Klara : Fonce ! Avoir un groupe est très amusant. Tu n'as pas besoin d'être géniale au début, il faut juste jouer, jouer, jouer. N'attends pas de trouver les musiciens parfaits, joue avec les musiciens qui croiseront ton chemin, plus tu joues, meilleure tu seras. Il faut sortir, rencontrer du monde, jouer avec eux. Au commencement, la musique sera probablement quelque chose que tu pratiquera en dehors d'une autre carrière, qui te permet de retomber sur tes pieds au cas où ça ne marcherait pas. Et, si ta carrière musicale décolle, alors tu pourrais t'investir entièrement dans la musique.
Pensez-vous que constituer un groupe 100 % féminin ait été un handicap, dans la mesure où il a fallu travailler deux fois plus dur pour être prises au sérieux, ou un avantage, dans la mesure où étant rare, vous attirez l'attention plus facilement ?
Mia : Comme tu dis, c'est un mélange des deux. Cela peut être avantageux, et non en même temps.
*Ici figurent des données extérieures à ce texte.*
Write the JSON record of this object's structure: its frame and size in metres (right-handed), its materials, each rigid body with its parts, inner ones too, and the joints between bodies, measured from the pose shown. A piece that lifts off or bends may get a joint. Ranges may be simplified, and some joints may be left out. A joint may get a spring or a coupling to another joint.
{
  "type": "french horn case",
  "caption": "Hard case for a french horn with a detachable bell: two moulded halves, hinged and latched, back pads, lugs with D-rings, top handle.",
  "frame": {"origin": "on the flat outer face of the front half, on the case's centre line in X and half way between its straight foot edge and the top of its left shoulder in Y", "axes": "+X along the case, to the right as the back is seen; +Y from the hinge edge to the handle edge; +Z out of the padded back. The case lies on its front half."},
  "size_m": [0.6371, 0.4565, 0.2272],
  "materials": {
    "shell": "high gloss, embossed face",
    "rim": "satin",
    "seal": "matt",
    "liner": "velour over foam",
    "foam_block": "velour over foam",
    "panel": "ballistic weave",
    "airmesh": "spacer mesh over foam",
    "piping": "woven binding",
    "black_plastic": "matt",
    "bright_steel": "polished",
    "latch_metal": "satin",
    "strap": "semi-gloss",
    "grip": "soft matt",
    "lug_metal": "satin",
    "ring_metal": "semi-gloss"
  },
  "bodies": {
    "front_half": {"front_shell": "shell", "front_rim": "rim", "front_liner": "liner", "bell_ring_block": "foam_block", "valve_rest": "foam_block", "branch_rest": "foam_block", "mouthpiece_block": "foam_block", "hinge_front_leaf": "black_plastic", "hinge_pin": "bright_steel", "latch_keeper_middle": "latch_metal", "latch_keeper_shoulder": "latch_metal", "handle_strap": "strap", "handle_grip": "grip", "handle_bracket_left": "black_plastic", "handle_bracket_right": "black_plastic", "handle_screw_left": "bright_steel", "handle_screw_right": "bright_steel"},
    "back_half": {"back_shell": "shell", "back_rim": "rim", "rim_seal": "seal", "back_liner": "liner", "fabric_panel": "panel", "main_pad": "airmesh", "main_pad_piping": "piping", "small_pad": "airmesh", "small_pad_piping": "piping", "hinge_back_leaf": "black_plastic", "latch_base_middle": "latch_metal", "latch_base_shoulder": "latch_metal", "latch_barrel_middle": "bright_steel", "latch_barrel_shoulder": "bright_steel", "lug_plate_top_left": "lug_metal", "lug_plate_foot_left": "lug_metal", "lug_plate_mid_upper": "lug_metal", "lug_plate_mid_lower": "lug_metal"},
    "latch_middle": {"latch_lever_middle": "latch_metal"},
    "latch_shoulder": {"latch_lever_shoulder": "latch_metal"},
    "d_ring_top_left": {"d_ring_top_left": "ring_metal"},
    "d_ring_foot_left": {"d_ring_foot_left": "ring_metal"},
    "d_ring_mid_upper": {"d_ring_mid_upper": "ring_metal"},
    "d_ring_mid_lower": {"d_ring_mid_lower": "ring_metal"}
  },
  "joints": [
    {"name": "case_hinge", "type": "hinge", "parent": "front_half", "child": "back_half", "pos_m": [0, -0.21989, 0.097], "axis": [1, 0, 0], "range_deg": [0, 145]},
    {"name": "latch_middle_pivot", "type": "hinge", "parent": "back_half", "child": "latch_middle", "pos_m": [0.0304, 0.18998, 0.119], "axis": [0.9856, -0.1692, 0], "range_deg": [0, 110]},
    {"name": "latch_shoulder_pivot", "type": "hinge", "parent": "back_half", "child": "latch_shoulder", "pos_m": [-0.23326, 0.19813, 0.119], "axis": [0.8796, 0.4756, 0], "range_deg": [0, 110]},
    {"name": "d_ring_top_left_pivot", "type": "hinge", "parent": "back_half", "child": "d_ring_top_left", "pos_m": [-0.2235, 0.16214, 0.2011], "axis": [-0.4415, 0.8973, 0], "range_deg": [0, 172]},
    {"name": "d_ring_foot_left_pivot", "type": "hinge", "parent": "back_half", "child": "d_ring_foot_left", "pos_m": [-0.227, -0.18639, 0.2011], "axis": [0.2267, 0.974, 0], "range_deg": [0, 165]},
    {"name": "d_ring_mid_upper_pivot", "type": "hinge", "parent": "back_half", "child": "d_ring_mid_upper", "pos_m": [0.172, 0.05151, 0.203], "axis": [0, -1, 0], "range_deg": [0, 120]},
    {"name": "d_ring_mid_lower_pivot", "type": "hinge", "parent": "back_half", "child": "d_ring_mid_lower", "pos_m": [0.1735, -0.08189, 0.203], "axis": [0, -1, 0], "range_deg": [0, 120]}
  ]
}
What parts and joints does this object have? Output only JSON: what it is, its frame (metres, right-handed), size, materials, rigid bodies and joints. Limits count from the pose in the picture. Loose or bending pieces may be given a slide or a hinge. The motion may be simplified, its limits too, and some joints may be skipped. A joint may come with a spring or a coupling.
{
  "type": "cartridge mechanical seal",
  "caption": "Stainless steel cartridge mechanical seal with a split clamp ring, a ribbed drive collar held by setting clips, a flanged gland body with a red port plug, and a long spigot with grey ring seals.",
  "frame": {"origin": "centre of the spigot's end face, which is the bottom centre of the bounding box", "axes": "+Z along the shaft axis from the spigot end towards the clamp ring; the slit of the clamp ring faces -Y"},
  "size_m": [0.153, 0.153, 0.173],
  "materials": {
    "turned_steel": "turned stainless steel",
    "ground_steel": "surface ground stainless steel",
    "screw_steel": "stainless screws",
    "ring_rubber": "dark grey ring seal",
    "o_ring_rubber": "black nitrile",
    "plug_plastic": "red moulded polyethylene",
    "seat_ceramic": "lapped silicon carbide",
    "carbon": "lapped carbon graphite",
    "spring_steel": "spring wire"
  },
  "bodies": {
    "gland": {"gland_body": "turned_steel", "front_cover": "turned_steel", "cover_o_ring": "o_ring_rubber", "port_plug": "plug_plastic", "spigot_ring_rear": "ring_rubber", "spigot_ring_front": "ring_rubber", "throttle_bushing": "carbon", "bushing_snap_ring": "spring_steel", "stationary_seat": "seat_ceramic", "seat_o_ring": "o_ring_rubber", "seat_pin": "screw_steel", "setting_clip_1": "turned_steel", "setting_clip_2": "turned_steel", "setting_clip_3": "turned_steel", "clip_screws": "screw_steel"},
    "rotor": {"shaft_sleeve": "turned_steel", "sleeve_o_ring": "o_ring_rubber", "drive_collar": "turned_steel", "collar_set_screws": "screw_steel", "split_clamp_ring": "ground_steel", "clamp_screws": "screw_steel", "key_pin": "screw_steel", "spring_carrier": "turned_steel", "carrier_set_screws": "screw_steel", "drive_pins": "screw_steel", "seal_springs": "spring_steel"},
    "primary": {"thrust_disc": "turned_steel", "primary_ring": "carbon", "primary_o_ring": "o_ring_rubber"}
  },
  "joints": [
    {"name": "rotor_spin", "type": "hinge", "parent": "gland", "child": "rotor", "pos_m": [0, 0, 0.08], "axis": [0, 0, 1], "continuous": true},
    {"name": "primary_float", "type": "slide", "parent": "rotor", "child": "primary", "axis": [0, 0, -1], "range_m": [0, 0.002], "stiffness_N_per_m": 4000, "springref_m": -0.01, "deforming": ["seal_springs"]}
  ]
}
Mais on ne s'est jamais focalisées là-dessus.
Quelle est d'après-vous la plus grande force du groupe ?
Mia : Je pense que la plus grande force du groupe réside dans notre amitié. Nous avons les mêmes envies. Nous sommes toutes prêtes à sacrifier les mêmes choses, nous sommes raccords. On est naturellement en phase l'une avec les autres et on adore la musique que l'on joue. Ensemble nous sommes indestructibles. Nous formons une unité.
Projetez-vous de tourner prochainement en Europe ?
Mia : Oui, mais je ne peux pas t'en dire plus pour le moment. Une annonce se fera prochainement sur notre site web.